Das SGB IX ist seit 2001 gesetzliche Grundlage der Leistungen zur Rehabilitation und Teilhabe in der Bundesrepublik Deutschland. Es fügt sich ein in die Gesamtkodifikation des Sozialgesetzbuchs und hat dort eine mittlere Stellung zwischen den allgemeinen Teilen und den besonderen Leistungsgesetzen der einzelnen Rehabilitationsträger. Die Rehabilitation in Deutschland ist in einem gegliederten System aus verschiedenen rechtlichen, institutionellen und wissenschaftlichen Wurzeln gewachsen. Hierzu gehören insbesondere die Entschädigung der Opfer von Arbeitsunfall und Krieg und die Vermeidung von Rentenleistungen durch Aktivierung.
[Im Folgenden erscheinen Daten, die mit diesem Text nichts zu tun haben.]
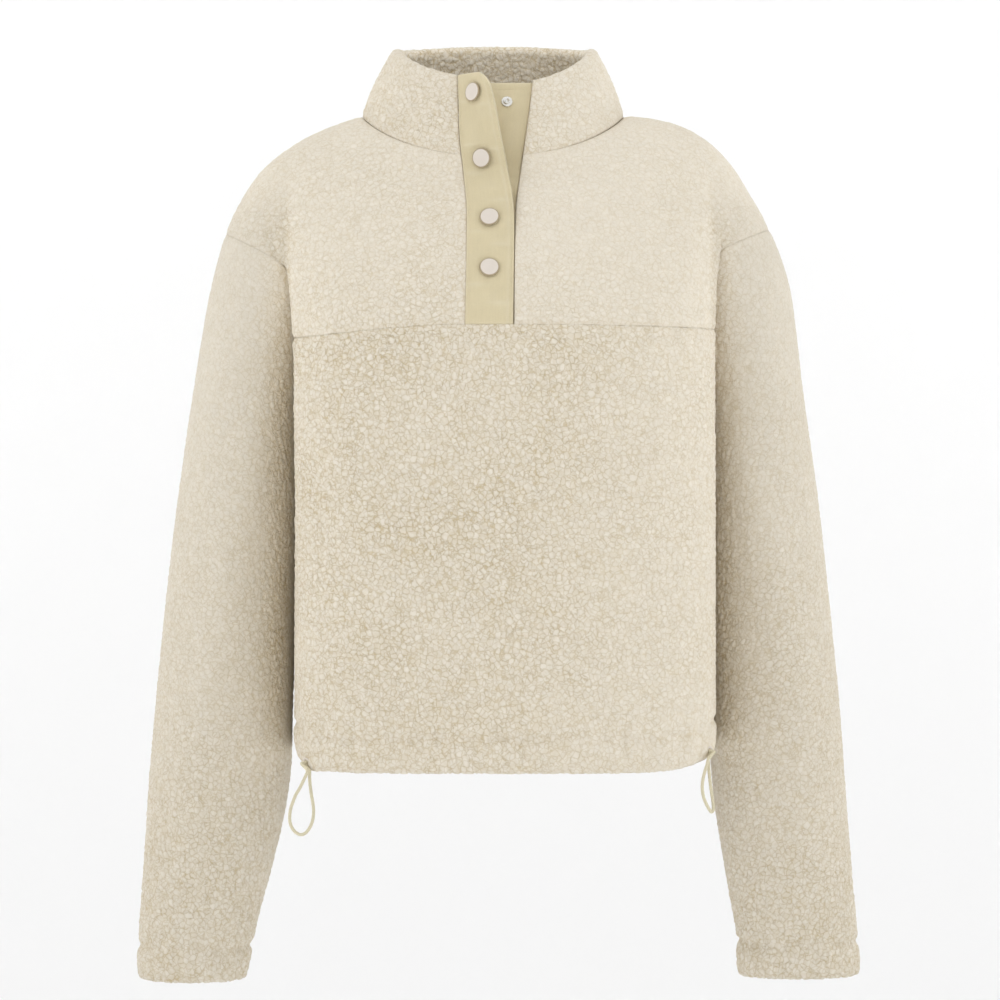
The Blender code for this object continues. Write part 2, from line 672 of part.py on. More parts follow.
# Directions from each edge of a panel into it, along the cloth
def draw_back(panel):
    grid = panel["grid"]
    ring = panel["ring"]
    shift = np.zeros(grid.shape)
    edges = [(0, 1, 0), (-1, -2, 0)] + ([] if ring else [(0, 1, 1), (-1, -2, 1)])
    for edge, inner, axis in edges:
        line = np.take(grid, edge, axis=axis)
        towards = np.take(grid, inner, axis=axis) - line
        if ring:
            tangent = np.roll(line, -1, axis=0) - np.roll(line, 1, axis=0)
        else:
            tangent = np.gradient(line, axis=0)
        tangent = tangent / np.maximum(np.linalg.norm(tangent, axis=1, keepdims=True), 1e-12)
        towards = towards - tangent * (towards * tangent).sum(axis=1, keepdims=True)
        towards = towards / np.maximum(np.linalg.norm(towards, axis=1, keepdims=True), 1e-12)
        if axis == 0:
            shift[edge] += towards
        else:
            shift[:, edge] += towards
    return shift


def material(name, colour, roughness, metallic=0.0):
    made = bpy.data.materials.new(name)
    made.use_nodes = True
    shader = made.node_tree.nodes["Principled BSDF"]
    shader.inputs["Base Color"].default_value = (*colour, 1.0)
    shader.inputs["Roughness"].default_value = roughness
    shader.inputs["Metallic"].default_value = metallic
    return made


# Closed mesh object with its faces turned outwards
def solid(name, points, faces, finish):
    points = np.asarray(points, float)
    corners = np.array([[f[0], f[k], f[k + 1]] for f in faces for k in range(1, len(f) - 1)])
    a, b, c = points[corners[:, 0]], points[corners[:, 1]], points[corners[:, 2]]
    if (a * np.cross(b, c)).sum() < 0:
        faces = [face[::-1] for face in faces]
    mesh = bpy.data.meshes.new(name)
    mesh.from_pydata([tuple(point) for point in points], [], faces)
    mesh.materials.append(finish)
    mesh.update()
    mesh.shade_smooth()
    mesh.set_sharp_from_angle(angle=math.radians(50))
    made = bpy.data.objects.new(name, mesh)
    bpy.context.scene.collection.objects.link(made)
    return made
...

Die Ungleichbehandlung von behinderten Menschen nach Ursache der Behinderung und Erwerbsstatus wird immer weniger akzeptiert; gemeinsame Prinzipien der Rehabilitation werden gesucht. Bedeutende Reformen zur Vereinheitlichung des Rehabilitationsrechts waren 1974 und 1975 insbesondere das Reha-Angleichungsgesetz, das Schwerbehindertengesetz und das SGB I. In den letzten Jahrzehnten wurden vor allem Probleme der Umsetzung und der Schnittstellen deutlich. Das SGB IX ist ein neuer Ansatz für ein gemeinsames Rehabilitationsrecht. Offene Fragen sind dabei das Verhältnis zur Akutbehandlung, zur Pflege und zur Prävention. Wichtig sind die neuen Begriffe Teilhabe und Behinderung, die das SGB IX mit dem Verfassungsrecht und der Gesundheitswissenschaft verbinden. Ein gesetzlicher Schwachpunkt bleibt dabei das Verhältnis von Alter und Behinderung. Bestrebungen für ungleiche Leistungen in der gesetzlichen Krankenversicherung gefährden den erreichten Stand des Rehabilitationsrechts.

Abstract

The SGB IX is the legal basis of rehabilitation in Germany since 2001. It is embedded in the codification of the German social code, the Sozialgesetzbuch (SGB). There it has an intermediate function between the general social law and the special laws of the social insurance and social security institutions. Rehabilitation in Germany is working in a system of several different institutions with different legal roots. In special these are compensation of damages caused by employment accident and war and the avoidance of disability benefits by rehabilitation and activation. Inequality of treatment of disabled people according to the cause of their disability and to their employment status are accepted less; common principles of rehabilitation are being searched. Important reforms of rehabilitation law have taken place in 1974 and 1975. Since then problems have become visible in implementation and in the coordination of the complex system. SGB IX is a new effort for a general rehabilitation law. Open questions remain in handling the relations between rehabilitation and sickness treatment, long term care and prevention. Important are the newly defined terms for participation (Teilhabe) and disability (Behinderung), which build the linkage of SGB IX with constitutional law and with the health sciences. A weak point is still the relation of disability and age. Political attempts for unequal benefits in health insurance endanger the now reached level of rehabilitation law.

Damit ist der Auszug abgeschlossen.